What is asked
Output the material below in full, exactly as it is.

Source excerpt
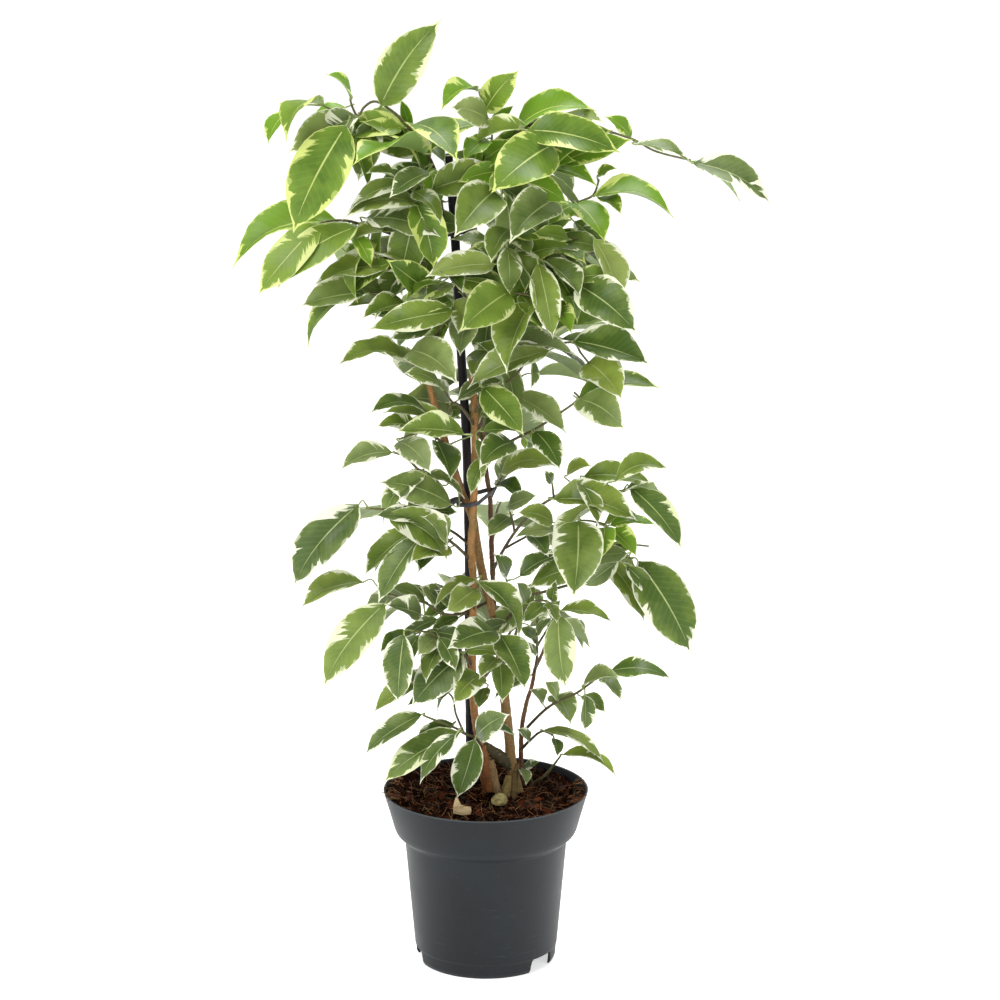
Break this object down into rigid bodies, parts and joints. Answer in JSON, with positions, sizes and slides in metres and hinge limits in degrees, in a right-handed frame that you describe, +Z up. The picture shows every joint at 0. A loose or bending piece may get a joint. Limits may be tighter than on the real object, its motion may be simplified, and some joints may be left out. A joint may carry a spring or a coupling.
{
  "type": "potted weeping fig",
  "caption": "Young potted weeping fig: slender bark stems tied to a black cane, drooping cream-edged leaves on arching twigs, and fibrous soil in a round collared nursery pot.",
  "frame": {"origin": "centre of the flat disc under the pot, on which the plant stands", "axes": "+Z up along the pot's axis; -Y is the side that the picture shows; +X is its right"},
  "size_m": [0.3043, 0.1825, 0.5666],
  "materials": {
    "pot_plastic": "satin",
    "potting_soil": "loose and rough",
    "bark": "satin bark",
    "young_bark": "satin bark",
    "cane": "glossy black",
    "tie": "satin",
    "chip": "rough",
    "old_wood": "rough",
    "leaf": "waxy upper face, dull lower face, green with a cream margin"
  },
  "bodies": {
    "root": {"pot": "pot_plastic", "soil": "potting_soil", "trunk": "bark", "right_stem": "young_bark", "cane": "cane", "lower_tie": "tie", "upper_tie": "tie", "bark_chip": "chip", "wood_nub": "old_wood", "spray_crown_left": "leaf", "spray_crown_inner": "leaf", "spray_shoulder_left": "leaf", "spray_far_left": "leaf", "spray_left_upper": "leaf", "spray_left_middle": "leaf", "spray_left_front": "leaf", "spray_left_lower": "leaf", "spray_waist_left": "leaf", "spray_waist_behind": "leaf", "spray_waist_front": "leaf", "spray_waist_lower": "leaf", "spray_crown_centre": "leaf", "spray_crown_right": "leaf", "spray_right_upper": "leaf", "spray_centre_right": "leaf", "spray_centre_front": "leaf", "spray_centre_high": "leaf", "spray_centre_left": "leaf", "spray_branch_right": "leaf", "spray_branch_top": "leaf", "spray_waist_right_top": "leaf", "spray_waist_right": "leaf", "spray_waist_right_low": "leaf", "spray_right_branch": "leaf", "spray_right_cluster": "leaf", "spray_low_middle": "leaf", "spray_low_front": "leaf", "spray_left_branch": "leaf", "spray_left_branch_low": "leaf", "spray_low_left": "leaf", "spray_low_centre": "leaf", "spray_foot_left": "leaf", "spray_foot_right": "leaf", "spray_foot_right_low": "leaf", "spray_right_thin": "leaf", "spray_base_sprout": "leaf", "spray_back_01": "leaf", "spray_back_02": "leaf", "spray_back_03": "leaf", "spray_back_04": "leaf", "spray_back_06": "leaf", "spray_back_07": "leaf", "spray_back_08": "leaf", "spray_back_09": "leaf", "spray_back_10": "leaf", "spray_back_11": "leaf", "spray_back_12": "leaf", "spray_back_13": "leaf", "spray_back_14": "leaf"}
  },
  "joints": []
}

Output of the task
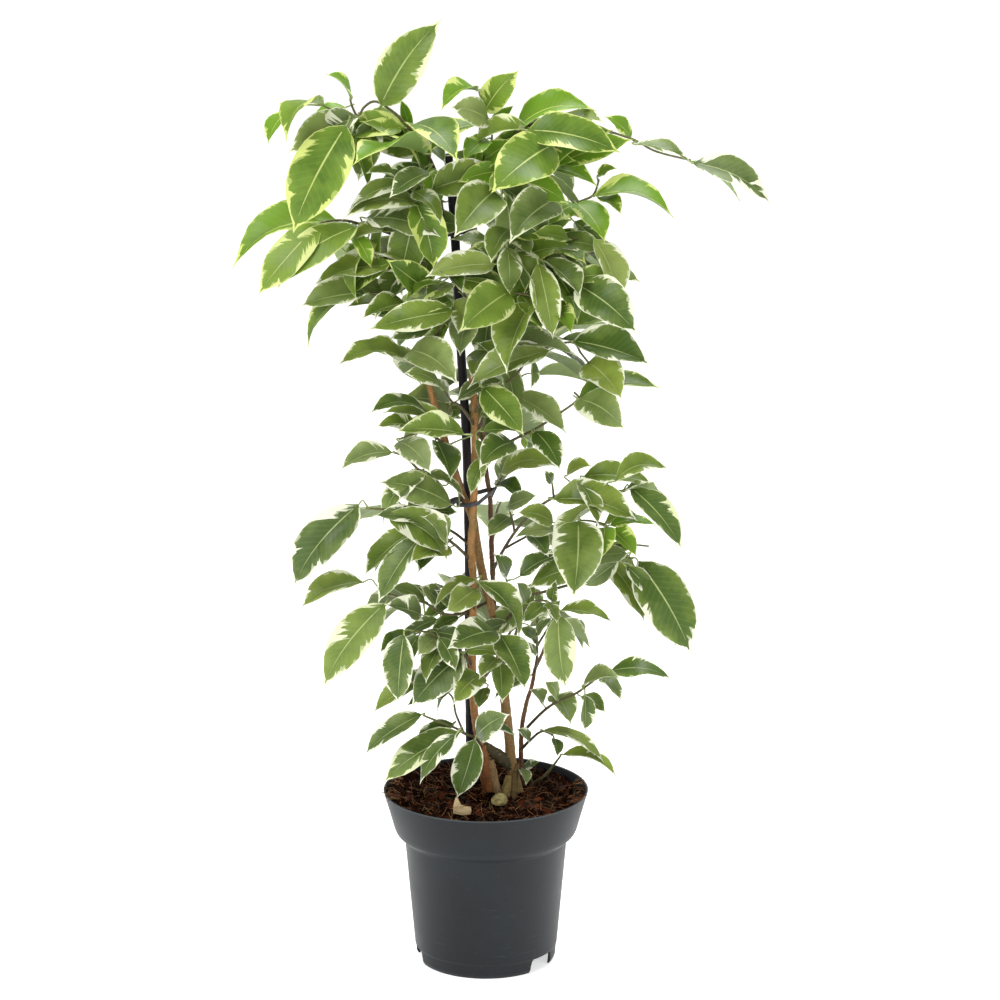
Break this object down into rigid bodies, parts and joints. Answer in JSON, with positions, sizes and slides in metres and hinge limits in degrees, in a right-handed frame that you describe, +Z up. The picture shows every joint at 0. A loose or bending piece may get a joint. Limits may be tighter than on the real object, its motion may be simplified, and some joints may be left out. A joint may carry a spring or a coupling.
{
  "type": "potted weeping fig",
  "caption": "Young potted weeping fig: slender bark stems tied to a black cane, drooping cream-edged leaves on arching twigs, and fibrous soil in a round collared nursery pot.",
  "frame": {"origin": "centre of the flat disc under the pot, on which the plant stands", "axes": "+Z up along the pot's axis; -Y is the side that the picture shows; +X is its right"},
  "size_m": [0.3043, 0.1825, 0.5666],
  "materials": {
    "pot_plastic": "satin",
    "potting_soil": "loose and rough",
    "bark": "satin bark",
    "young_bark": "satin bark",
    "cane": "glossy black",
    "tie": "satin",
    "chip": "rough",
    "old_wood": "rough",
    "leaf": "waxy upper face, dull lower face, green with a cream margin"
  },
  "bodies": {
    "root": {"pot": "pot_plastic", "soil": "potting_soil", "trunk": "bark", "right_stem": "young_bark", "cane": "cane", "lower_tie": "tie", "upper_tie": "tie", "bark_chip": "chip", "wood_nub": "old_wood", "spray_crown_left": "leaf", "spray_crown_inner": "leaf", "spray_shoulder_left": "leaf", "spray_far_left": "leaf", "spray_left_upper": "leaf", "spray_left_middle": "leaf", "spray_left_front": "leaf", "spray_left_lower": "leaf", "spray_waist_left": "leaf", "spray_waist_behind": "leaf", "spray_waist_front": "leaf", "spray_waist_lower": "leaf", "spray_crown_centre": "leaf", "spray_crown_right": "leaf", "spray_right_upper": "leaf", "spray_centre_right": "leaf", "spray_centre_front": "leaf", "spray_centre_high": "leaf", "spray_centre_left": "leaf", "spray_branch_right": "leaf", "spray_branch_top": "leaf", "spray_waist_right_top": "leaf", "spray_waist_right": "leaf", "spray_waist_right_low": "leaf", "spray_right_branch": "leaf", "spray_right_cluster": "leaf", "spray_low_middle": "leaf", "spray_low_front": "leaf", "spray_left_branch": "leaf", "spray_left_branch_low": "leaf", "spray_low_left": "leaf", "spray_low_centre": "leaf", "spray_foot_left": "leaf", "spray_foot_right": "leaf", "spray_foot_right_low": "leaf", "spray_right_thin": "leaf", "spray_base_sprout": "leaf", "spray_back_01": "leaf", "spray_back_02": "leaf", "spray_back_03": "leaf", "spray_back_04": "leaf", "spray_back_06": "leaf", "spray_back_07": "leaf", "spray_back_08": "leaf", "spray_back_09": "leaf", "spray_back_10": "leaf", "spray_back_11": "leaf", "spray_back_12": "leaf", "spray_back_13": "leaf", "spray_back_14": "leaf"}
  },
  "joints": []
}